No decorrer dos anos, várias outras empresas tentaram roubar um pouco da participação considerável da Barbie no mercado, mas a Mattel sempre conseguiu derrotá-las. Com 45 linhas diferentes de produtos, de lençóis a bagagens, a Barbie continua a ser uma marca gigantesca. Mas os analistas calculam que as vendas mundiais da Barbie atingiram seu auge quando chegaram a US$ 1,9 bilhão em 2002.
Em 2001, a Mattel encontrou um rival à altura nas bonecas Bratz, da MGA, apresentadas com uma atitude mimada, lábios carnudos e roupas provocantes. Embora muitos pais achem que as bonecas são sexualizadas demais, as meninas adoraram as proporções exageradas e estilo rebelde das bonecas.
Enquanto as vendas das Bratz decolavam, a Mattel tentou sua própria linha moderna, chamada Flavas - e o resultado foi desastroso. As bonecas ficaram à venda por menos de um ano.

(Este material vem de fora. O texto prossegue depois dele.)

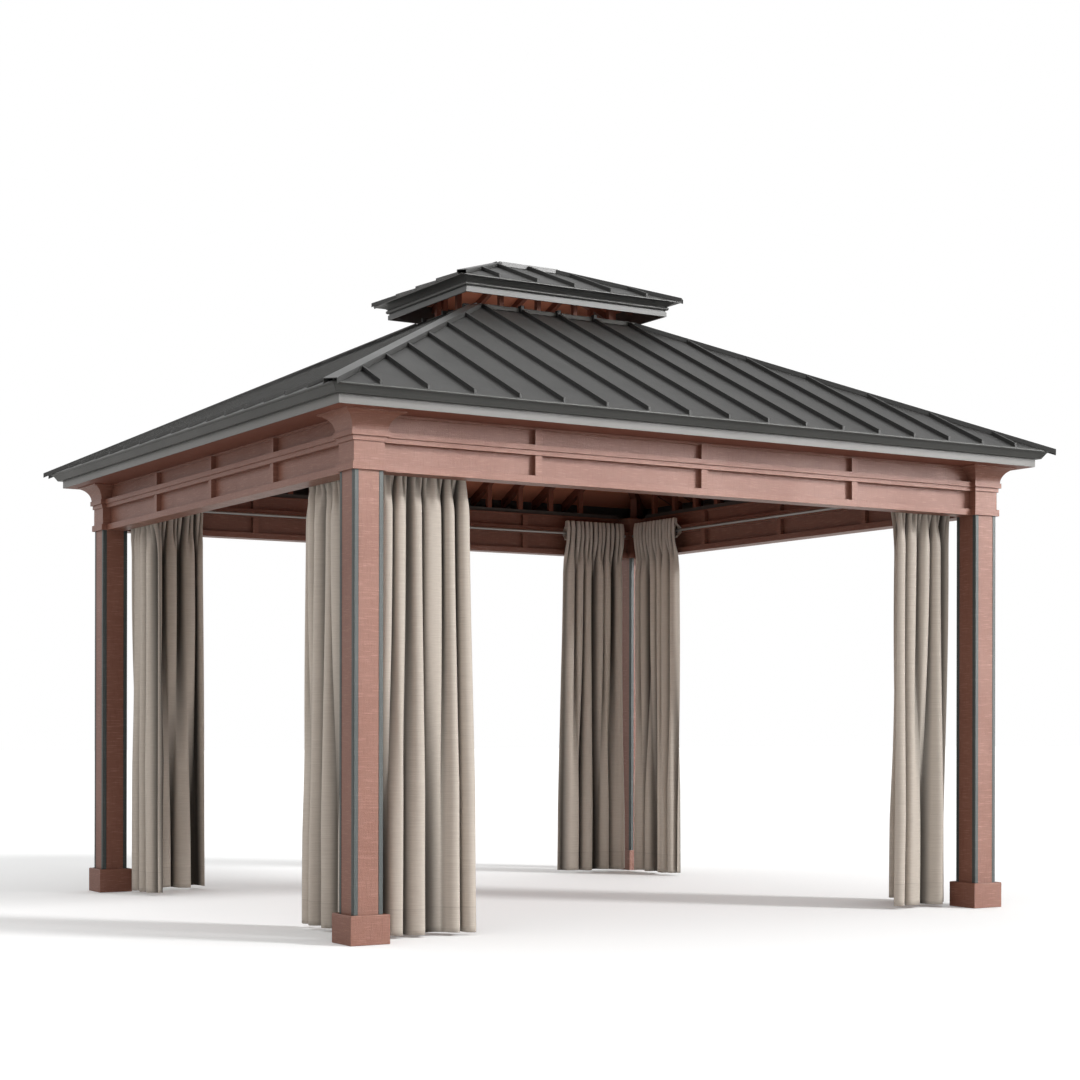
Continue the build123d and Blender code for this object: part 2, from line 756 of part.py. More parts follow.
# Cupola caps: channels over the cupola's hips, joined by the ridge channel
with BuildPart() as cupola_caps:
    hip_line = (cupola_lip_half_x, cupola_lip_half_y, cupola_sheet_edge, cupola_slope)
    inner = cupola_cap_width - 2 * hip_cap_wall
    cap_seat = seat_gap - inner / 2 / sqrt(2) * cupola_slope
    ridge_seat = seat_gap - inner / 2 * cupola_slope
    run = cupola_lip_half_y
    for corner in corners.values():
        add(hip_bar(corner, *hip_line, -ridge_cap_overhang, run, cap_seat, hip_cap_rise, cupola_cap_width))
    with BuildSketch(Plane.XY.offset(ridge_height + ridge_seat)):
        Rectangle(2 * (ridge_half + ridge_cap_overhang), cupola_cap_width)
    extrude(amount=hip_cap_rise - ridge_seat)
    cut_start = -2 * ridge_cap_overhang
    cut_bottom = -2 * hip_cap_rise
    for corner in corners.values():
        add(hip_bar(corner, *hip_line, cut_start, run, cut_bottom, cut_top, inner), mode=Mode.SUBTRACT)
    with BuildSketch(Plane.XY.offset(ridge_height - 2 * hip_cap_rise)):
        Rectangle(2 * ridge_half, inner)
    extrude(amount=3 * hip_cap_rise - hip_cap_wall, mode=Mode.SUBTRACT)
save(cupola_caps.part, "cupola_caps")

# Cupola rafters and the legs under them, which stand on the top ring
cupola_rafter_top = -cupola_sheet_rise - seat_gap
cupola_rafter_start = cupola_lip_reach + cupola_groove_depth + eave_wall + seat_gap


def cupola_rafter_positions(side):
    """Places along a side of the cupola that carry a rafter and its leg, halfway between the seams."""
    reach = along(side, opening_half_x, opening_half_y) - top_ring_width - cupola_leg_side
    count = int(reach / seam_pitch + 0.5)
    return [(n + 0.5) * seam_pitch for n in range(-count, count)]


with BuildPart() as cupola_rafters:
    for side, turn in sides:
        half_length = along(side, cupola_lip_half_x, cupola_lip_half_y)
        half_depth = along(side, cupola_lip_half_y, cupola_lip_half_x)
        common = (cupola_rafter_width, half_depth, cupola_sheet_edge, cupola_slope, cupola_rafter_start)
        for x in cupola_rafter_positions(side):
            to_ridge = cupola_lip_half_y - cupola_rafter_width - seat_gap
            to_hip = half_length - abs(x) - cupola_rafter_width - seat_gap
            low = cupola_rafter_top - cupola_rafter_depth
            rafter = strip_on_slope(x, *common, min(to_ridge, to_hip), low, cupola_rafter_top)
            add(rafter.rotate(Axis.Z, turn))
save(cupola_rafters.part, "cupola_rafters")

with BuildPart() as cupola_legs:
    for side, turn in sides:
        half_length = along(side, cupola_lip_half_x, cupola_lip_half_y)
        half_depth = along(side, cupola_lip_half_y, cupola_lip_half_x)
        ring_line = along(side, opening_half_y, opening_half_x) - top_ring_width / 2
        outer = half_depth - ring_line - cupola_leg_side / 2
        inner = outer + cupola_leg_side
        common = (cupola_leg_side, half_depth, cupola_sheet_edge, cupola_slope, outer, inner)
        for x in cupola_rafter_positions(side):
            head = cupola_rafter_top - cupola_rafter_depth - seat_gap
            leg = strut(x, *common, sheet_head + top_ring_above, head)
            add(leg.rotate(Axis.Z, turn))
save(cupola_legs.part, "cupola_legs")
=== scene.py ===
import math

import bpy
import numpy as np
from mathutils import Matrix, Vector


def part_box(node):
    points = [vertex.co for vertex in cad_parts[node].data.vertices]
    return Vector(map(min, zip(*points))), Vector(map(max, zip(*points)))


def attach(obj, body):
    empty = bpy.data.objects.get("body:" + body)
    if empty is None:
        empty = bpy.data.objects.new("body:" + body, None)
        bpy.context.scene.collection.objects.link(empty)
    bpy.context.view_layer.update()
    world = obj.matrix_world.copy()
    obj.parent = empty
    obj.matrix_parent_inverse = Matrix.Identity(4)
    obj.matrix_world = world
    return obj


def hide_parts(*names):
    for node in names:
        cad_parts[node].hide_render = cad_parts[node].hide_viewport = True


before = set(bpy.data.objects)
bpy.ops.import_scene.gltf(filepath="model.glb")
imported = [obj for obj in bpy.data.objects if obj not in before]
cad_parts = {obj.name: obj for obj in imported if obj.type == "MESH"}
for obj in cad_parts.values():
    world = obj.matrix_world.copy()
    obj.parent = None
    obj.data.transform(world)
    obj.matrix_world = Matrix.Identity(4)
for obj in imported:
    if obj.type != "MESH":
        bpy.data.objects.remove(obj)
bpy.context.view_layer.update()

# Viewpoint: a level camera beyond the front left corner at about chest height, turned towards the
# gazebo. The roof is brought into the frame by shifting the lens up, so the posts stay upright.
eye = bpy.data.cameras.new("eye")
eye.sensor_width = 36.0
eye.lens = 67.58
eye.shift_y = 0.1717
camera = bpy.data.objects.new("eye", eye)
camera.location = (-5.5328, -9.2715, 0.92)
camera.rotation_euler = (math.radians(90.0), math.radians(-0.102), math.radians(-31.228))
bpy.context.collection.objects.link(camera)
bpy.context.scene.camera = camera
bpy.context.scene.view_settings.view_transform = "Standard"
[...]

A vitória da Mattel num processo judicial contra um projetista de brinquedos fará com que a Bratz desapareça do mercado em janeiro próximo, e a própria Mattel informou recentemente que lançará uma nova linha Bratz alguns meses depois.
Mas mesmo antes que o processo fosse resolvido as meninas pareciam estar perdendo interesse nas bonecas, migrando em vez disso para iPods, videogames e a internet. As vendas da Bratz e da Barbie caíram.
As fabricantes de bonecas não estão desistindo, nem mesmo a MGA, que está ainda se recuperando da milionária batalha legal com a Mattel. A empresa passou um ano criando as Moxie Girlz. A Spin Master, por sua vez, está tentando cavar um nicho com bonecas que parecem adolescentes comuns. "A Barbie foi tantas coisas diferentes", diz Ben Varadi, um dos fundadores da Spin Master. "A Liv é uma amiga. A Liv é o presente."
No fim do ano passado, a própria Mattel decidiu fazer uma geral na Barbie e reuniu uma nova equipe executiva para cuidar da tarefa. Daí saiu a Fashionista.
Richard Dickson, o novo gerente geral da marca Barbie, diz não estar preocupado com a nova concorrência. "Nascemos em 1959 e milhares de marcas surgiram e se foram desde então", diz ele. "Entendo a conversa sobre concorrência. Mas a Barbie permaneceu a boneca número 1 do mundo.